Il tient dans les mains un morceau de métal tordu de la longueur de son avant-bras. Les extrémités en sont tranchantes comme un rasoir.
« C’est ma plus grande trouvaille. Mais mon oncle en a une grande comme ça ! » ajoute-t-il en ouvrant largement les bras.
Depuis deux mois, l’armée israélienne bombarde méthodiquement les champs en bordure des villages du nord de la bande de Gaza, notamment Oum Nasser, où vit Hossam.
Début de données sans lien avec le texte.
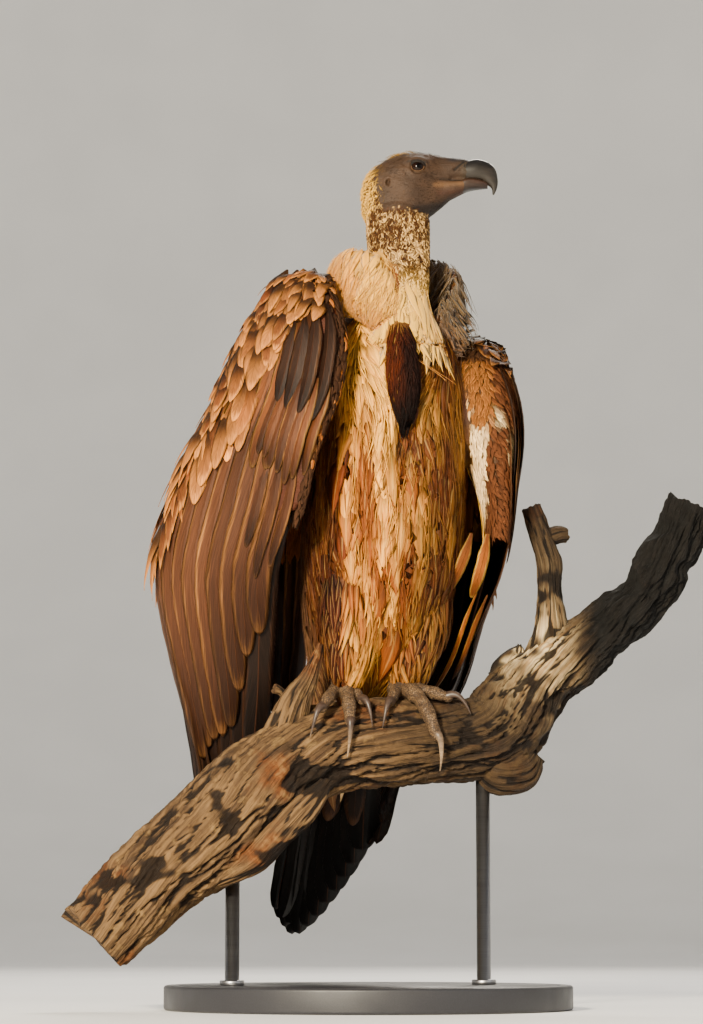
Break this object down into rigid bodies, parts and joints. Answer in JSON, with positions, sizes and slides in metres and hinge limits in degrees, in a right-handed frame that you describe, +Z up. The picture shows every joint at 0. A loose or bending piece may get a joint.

Plus de 5 100 obus de 155 mm de l’artillerie israélienne se sont abattus sur ce secteur, selon un décompte du quotidien israélien Haaretz.
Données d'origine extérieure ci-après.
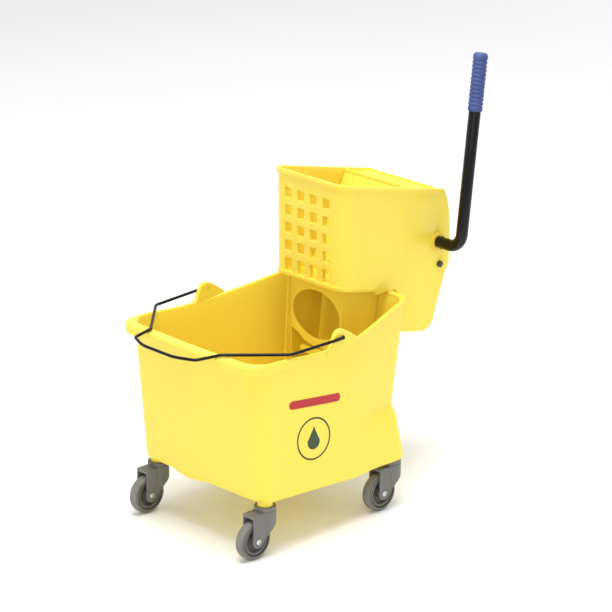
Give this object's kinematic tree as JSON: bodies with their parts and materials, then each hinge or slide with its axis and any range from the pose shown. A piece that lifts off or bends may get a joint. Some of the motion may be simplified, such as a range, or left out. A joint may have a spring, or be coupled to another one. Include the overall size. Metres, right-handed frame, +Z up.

Dans leur chute, les obus projettent une pluie d’éclats coupants et incandescents sur les toits et terrasses des maisons attenantes aux champs visés par les tirs.
Pour les enfants d’Oum Nasser, un village bédouin de 6 000 habitants proche de Beit Lahia, faire la collection d’éclats d’obus est devenu une activité à part entière, comme pour les jeunes Américains de collectionner des cartes à l’effigie de leurs joueurs de base-ball favoris.
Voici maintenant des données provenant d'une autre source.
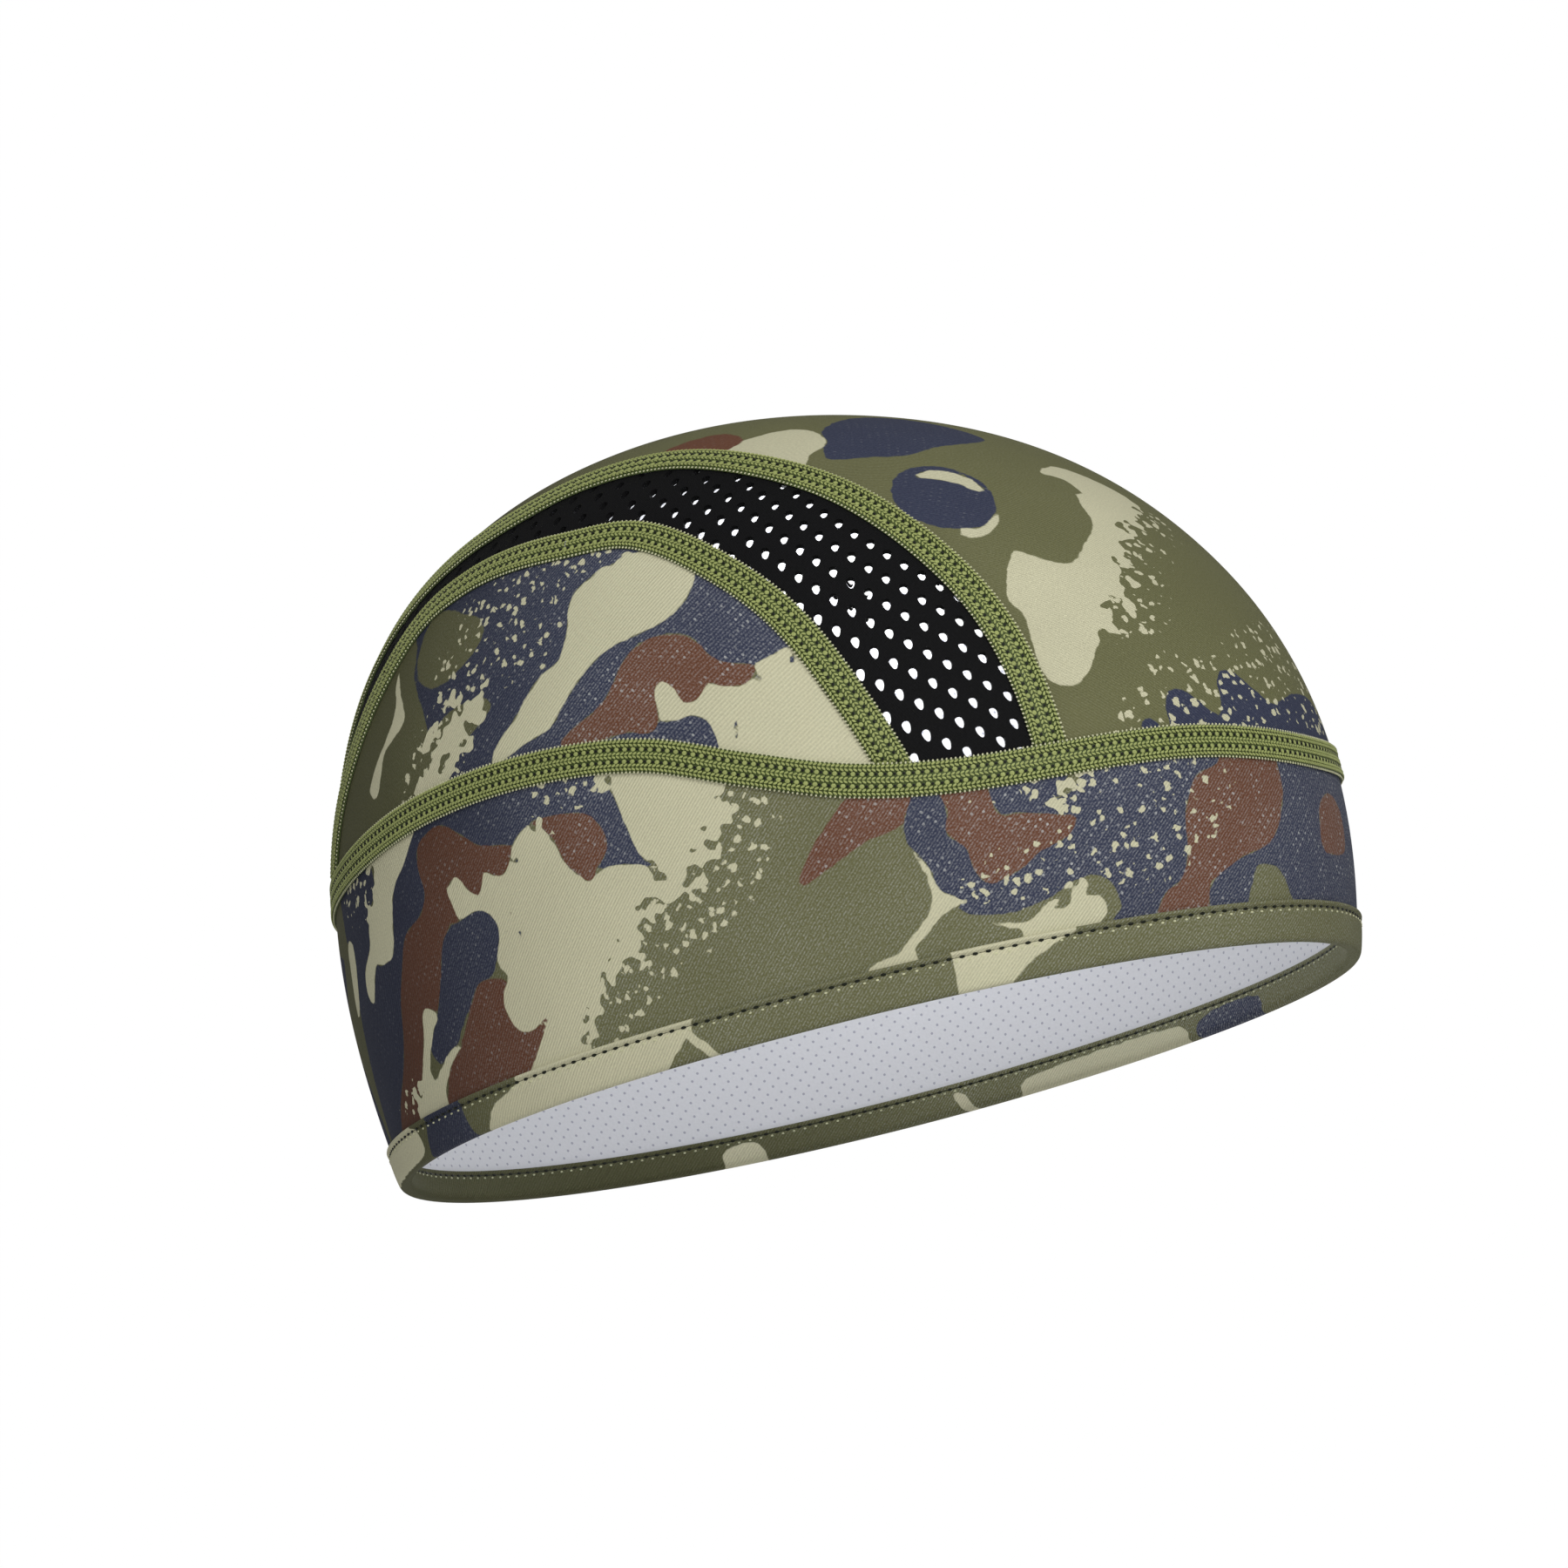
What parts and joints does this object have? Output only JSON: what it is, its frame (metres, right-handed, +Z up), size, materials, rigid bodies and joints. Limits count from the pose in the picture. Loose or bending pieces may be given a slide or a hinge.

Chaque maison semble avoir sa réserve d’éclats d’obus à montrer. « C’est notre jeu favori dans la rue ici », confie Mohammad Farès, un « collectionneur » de 12 ans. « Nous essayons de trouver les plus beaux morceaux et nous nous les échangeons », raconte-t-il.
Et plus l’éclat est grand, explique le jeune garçon, plus il a de la valeur dans la rue parmi les enfants.
Il sait d’autant mieux de quoi il parle qu’il a lui-même des pièces rarissimes, les plus prisées et donc les plus chères : trois obus entiers et intacts. « Ils sont beaux », fanfaronne Mohammad qui les a peints en orange et bleu, et les a disposés comme ses vases dans le salon familial. « Les gens viennent à la maison juste pour les regarder », ajoute-t-il.
Ce passe-temps des enfants de Gaza peut aussi se révéler dangereux. Vendredi dernier, à Beit Lahia, trois adolescents ont été tués par l’explosion d’un obus qu’ils voulaient ajouter à leur collection.
Mais, estime une psychiatre de l’organisation Médecins sans frontières, en faisant de ces objets de mort un hobby, ces enfants ont appris à se mesurer avec le danger. « C’est leur seule forme de défense. Ils se frottent au danger en collectionnant des objets qui représentent un risque pour eux », ajoute ce médecin, dont l’organisation offre des soins aux enfants traumatisés par les bombardements.